The introduction of Ben Kotwica as special teams coordinator has brought with it a coaching method that sounds so simple, you wonder why every team isn't doing it. Tarik El-Bashir outlined the new system for CSNWashington:
As Redskins special teams coordinator Ben Kotwica worked with his units during OTAs and minicamp, one thing stood out: he wasn't the only coach doing the teaching.
Wide receivers coach Ike Hilliard and running backs coach Randy Jordan tutored the returners. Defensive backs coach Raheem Morris instructed the gunners on the finer points of punt coverage. And linebackers coaches Kirk Olivadotti and Brian Baker showed players how to take better pursuit angles and tackle.

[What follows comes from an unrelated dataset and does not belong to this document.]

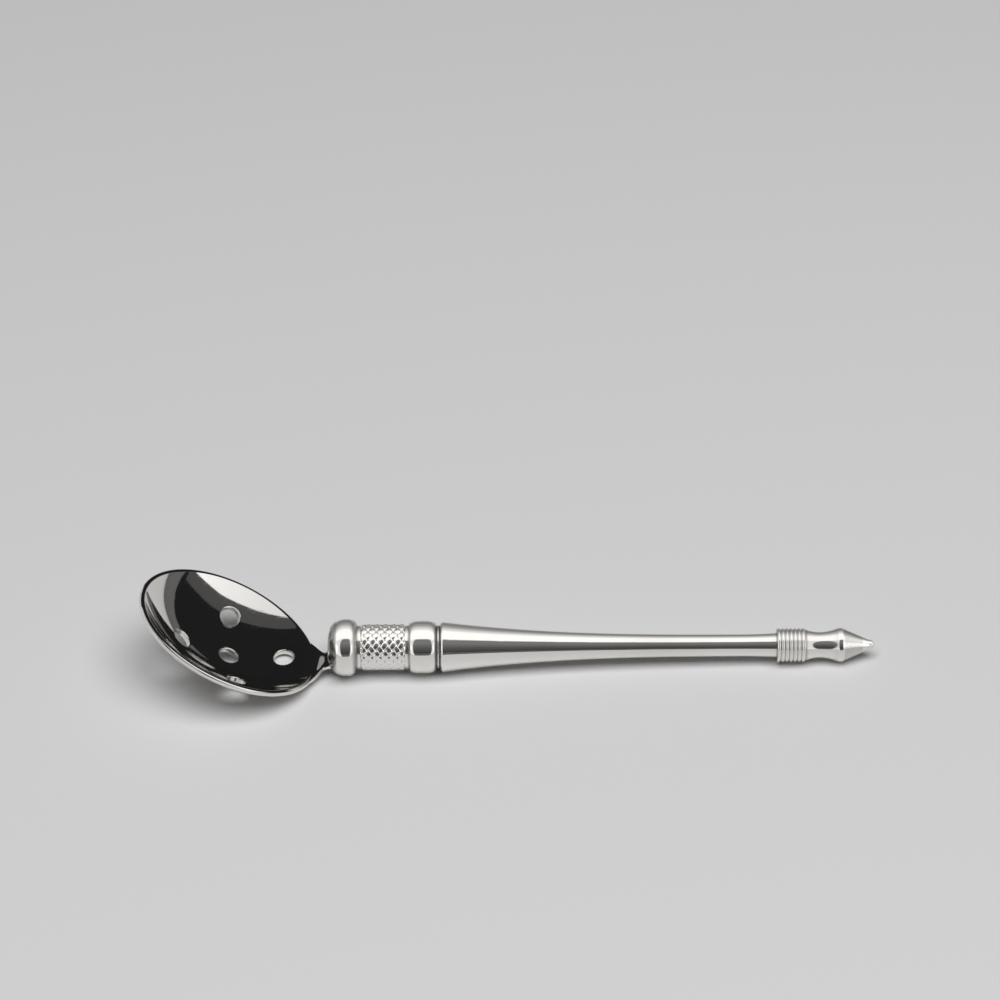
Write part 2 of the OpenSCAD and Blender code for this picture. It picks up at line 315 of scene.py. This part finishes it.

It's utterly essential that Washington gets better on special teams, and everyone certainly seem to be taking it very seriously. From Gruden and the veterans down to the rookies, everyone seems committed. This is another example of the team buying into the new coaches, which just couldn't be said about Keith Burns last year.
Verdict: Fiction. It's understandable that the concern is there, but the pieces are in place for a big jump in 2014.
The Secondary Is Still the Team's Biggest Weakness
The additions of cornerback Tracy Porter and safety Ryan Clark demonstrate that the defense still lacks some leadership, especially with the retirement of London Fletcher.
While Clark immediately assumes the role of starter, the onus will be on second-year pro David Amerson to cement his place as the second corner behind DeAngelo Hall.
Amerson showed flashes of real potential last year and, unlike the majority of Washington's players, actually got better as the year went on. His game-turning interception for a touchdown against the Raiders will remain the highlight, but his skills in coverage noticeably improved, and he demonstrated a real awareness for how the play was going to develop.
Clark has been vocal in minicamp so far, coaching up his corners as to what to expect and leading adjustments prior to the snap. This was pointed out by John Keim for ESPN and mentioned as being crucial to young guys like Amerson and Bashaud Breeland.
Keim noticed an improvement from Brandon Meriweather, too, who also raised his standard of play as 2013 drew to a close. The addition of Clark will allow Meriweather the freedom to play his natural game, as long as he can stay on the field, anyway.
Verdict: Fact (just). The secondary remains the area of concern for the defense, but yet again, Gruden has taken positive steps to impact its development. It's too early to tell, obviously, but the hope isn't quite so blind this year.